> _Do this_
List each line holding the string "FreeCAD".

─── Data lines ───

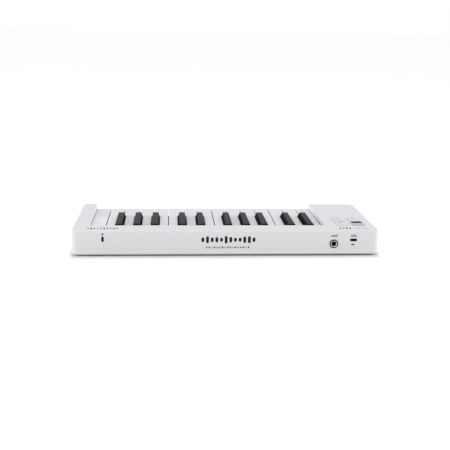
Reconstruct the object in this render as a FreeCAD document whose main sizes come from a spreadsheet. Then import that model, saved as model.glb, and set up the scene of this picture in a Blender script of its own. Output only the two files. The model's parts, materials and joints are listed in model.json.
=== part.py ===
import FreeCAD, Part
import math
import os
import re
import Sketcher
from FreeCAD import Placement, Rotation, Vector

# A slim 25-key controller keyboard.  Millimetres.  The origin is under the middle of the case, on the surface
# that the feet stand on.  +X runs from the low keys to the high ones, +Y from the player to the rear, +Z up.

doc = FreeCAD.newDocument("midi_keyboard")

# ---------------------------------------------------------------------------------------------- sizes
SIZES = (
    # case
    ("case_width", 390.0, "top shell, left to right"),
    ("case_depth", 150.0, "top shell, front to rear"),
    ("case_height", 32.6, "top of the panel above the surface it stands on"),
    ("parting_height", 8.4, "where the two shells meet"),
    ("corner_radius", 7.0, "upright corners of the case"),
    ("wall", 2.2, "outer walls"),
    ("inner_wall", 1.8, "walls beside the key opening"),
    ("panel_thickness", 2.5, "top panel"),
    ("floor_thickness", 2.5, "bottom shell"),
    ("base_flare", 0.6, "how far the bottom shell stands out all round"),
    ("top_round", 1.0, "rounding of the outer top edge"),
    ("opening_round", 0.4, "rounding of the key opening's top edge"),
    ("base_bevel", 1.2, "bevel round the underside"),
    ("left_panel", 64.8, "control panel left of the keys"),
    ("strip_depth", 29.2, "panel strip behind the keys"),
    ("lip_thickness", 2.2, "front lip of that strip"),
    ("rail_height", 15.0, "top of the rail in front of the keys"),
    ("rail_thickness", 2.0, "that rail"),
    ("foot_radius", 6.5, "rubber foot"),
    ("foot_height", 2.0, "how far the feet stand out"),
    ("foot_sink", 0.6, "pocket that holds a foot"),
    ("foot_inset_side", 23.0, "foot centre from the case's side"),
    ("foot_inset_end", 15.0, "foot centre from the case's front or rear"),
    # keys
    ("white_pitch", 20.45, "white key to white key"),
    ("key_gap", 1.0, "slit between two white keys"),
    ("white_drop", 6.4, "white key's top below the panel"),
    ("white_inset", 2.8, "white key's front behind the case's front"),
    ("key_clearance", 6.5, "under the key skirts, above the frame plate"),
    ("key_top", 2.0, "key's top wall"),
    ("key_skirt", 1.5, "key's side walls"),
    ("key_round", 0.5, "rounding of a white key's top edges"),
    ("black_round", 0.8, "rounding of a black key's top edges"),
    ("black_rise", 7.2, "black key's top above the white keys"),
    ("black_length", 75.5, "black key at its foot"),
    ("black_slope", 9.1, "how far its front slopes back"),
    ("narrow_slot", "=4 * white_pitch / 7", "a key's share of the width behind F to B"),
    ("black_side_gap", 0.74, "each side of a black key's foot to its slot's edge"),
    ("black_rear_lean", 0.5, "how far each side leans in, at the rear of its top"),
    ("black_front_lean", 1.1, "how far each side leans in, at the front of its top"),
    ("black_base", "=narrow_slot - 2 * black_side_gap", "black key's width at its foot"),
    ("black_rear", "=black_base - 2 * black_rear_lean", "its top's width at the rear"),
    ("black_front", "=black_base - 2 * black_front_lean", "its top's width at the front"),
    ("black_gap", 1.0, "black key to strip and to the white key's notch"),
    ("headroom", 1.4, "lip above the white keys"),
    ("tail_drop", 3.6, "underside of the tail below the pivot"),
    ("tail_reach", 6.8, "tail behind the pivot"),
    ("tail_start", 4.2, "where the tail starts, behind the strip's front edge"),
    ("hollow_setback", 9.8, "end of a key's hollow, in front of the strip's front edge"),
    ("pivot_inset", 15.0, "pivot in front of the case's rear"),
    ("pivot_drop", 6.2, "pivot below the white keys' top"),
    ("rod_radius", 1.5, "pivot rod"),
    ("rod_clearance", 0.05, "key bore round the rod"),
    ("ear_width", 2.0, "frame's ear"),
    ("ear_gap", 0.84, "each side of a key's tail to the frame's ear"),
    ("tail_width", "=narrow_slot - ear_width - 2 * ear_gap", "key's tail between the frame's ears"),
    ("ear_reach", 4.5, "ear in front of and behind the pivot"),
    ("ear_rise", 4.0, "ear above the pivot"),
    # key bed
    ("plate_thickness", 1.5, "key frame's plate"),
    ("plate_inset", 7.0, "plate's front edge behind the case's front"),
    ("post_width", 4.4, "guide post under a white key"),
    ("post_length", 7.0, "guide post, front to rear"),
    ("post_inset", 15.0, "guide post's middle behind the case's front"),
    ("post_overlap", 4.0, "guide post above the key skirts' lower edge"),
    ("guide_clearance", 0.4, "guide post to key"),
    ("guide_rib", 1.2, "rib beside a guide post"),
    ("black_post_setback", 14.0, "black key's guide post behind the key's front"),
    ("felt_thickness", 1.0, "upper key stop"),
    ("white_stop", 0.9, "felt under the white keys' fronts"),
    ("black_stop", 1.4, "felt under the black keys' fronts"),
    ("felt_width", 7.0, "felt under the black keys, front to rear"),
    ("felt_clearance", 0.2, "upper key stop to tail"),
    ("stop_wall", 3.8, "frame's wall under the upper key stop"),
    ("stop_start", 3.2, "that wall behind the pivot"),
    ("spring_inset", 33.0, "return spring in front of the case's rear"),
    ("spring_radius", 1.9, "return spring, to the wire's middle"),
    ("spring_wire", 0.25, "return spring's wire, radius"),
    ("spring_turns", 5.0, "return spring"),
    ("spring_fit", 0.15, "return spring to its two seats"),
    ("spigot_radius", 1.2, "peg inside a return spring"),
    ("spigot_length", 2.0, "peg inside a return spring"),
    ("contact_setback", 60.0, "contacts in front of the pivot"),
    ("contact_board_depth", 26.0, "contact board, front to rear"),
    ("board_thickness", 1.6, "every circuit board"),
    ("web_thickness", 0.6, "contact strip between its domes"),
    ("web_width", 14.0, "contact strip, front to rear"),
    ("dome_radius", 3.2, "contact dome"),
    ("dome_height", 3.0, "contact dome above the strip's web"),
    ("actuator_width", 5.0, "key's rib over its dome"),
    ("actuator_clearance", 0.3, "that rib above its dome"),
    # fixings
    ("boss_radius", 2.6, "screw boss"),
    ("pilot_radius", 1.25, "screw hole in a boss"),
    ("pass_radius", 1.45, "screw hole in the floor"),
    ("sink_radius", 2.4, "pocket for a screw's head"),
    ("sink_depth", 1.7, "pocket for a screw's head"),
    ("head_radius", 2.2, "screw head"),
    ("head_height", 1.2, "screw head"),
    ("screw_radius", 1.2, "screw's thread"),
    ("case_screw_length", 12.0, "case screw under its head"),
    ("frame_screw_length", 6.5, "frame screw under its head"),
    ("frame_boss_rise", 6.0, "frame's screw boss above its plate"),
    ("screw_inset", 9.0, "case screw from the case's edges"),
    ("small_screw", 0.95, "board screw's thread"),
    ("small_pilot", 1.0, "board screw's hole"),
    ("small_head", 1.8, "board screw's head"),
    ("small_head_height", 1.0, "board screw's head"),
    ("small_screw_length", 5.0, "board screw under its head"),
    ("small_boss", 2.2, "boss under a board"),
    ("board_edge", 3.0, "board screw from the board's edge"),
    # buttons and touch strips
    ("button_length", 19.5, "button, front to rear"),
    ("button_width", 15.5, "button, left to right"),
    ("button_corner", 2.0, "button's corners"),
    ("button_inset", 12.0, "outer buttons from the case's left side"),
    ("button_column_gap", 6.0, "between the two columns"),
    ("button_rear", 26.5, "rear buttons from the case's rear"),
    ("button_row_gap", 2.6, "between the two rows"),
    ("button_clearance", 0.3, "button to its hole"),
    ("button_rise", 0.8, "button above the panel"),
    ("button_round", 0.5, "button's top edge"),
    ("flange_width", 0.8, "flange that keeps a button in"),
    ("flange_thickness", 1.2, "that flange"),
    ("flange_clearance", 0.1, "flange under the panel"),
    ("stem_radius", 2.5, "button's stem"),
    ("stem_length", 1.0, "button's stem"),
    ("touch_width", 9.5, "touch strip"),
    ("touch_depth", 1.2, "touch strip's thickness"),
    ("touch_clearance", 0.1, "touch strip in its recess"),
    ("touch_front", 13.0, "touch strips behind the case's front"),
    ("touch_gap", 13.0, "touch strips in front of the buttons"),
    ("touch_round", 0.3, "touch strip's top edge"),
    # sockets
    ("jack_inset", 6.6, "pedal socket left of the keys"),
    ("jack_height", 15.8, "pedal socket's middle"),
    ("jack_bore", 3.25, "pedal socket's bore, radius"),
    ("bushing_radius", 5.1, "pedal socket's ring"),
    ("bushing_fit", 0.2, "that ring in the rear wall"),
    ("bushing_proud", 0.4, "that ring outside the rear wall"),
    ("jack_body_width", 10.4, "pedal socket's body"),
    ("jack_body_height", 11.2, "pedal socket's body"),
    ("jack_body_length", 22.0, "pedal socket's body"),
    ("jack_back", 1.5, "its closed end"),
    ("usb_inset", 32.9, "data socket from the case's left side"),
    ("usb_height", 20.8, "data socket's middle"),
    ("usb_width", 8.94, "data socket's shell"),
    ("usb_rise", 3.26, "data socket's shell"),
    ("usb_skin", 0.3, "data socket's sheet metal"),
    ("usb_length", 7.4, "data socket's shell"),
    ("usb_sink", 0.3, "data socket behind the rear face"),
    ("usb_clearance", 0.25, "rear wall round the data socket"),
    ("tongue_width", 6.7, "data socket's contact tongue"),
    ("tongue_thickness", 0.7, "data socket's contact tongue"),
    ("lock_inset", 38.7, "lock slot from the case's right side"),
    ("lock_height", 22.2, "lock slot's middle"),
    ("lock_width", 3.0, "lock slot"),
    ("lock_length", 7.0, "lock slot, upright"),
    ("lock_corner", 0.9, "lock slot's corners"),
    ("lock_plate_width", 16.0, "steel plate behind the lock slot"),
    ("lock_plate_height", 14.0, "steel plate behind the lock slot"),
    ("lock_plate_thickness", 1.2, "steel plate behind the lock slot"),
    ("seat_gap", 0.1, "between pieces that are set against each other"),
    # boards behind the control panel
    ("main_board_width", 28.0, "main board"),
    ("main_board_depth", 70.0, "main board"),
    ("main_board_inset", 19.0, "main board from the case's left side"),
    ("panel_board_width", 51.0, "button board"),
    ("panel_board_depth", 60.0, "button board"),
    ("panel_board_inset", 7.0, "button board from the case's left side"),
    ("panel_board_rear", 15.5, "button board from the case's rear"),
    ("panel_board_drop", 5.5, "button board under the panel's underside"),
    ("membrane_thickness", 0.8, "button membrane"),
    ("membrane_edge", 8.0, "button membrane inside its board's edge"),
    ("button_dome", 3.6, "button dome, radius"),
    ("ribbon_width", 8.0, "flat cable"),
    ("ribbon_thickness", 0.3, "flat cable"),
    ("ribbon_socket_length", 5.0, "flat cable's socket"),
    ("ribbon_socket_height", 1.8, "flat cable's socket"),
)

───

> _Result_
Reconstruct the object in this render as a FreeCAD document whose main sizes come from a spreadsheet. Then import that model, saved as model.glb, and set up the scene of this picture in a Blender script of its own. Output only the two files. The model's parts, materials and joints are listed in model.json.
import FreeCAD, Part
from FreeCAD import Placement, Rotation, Vector
doc = FreeCAD.newDocument("midi_keyboard")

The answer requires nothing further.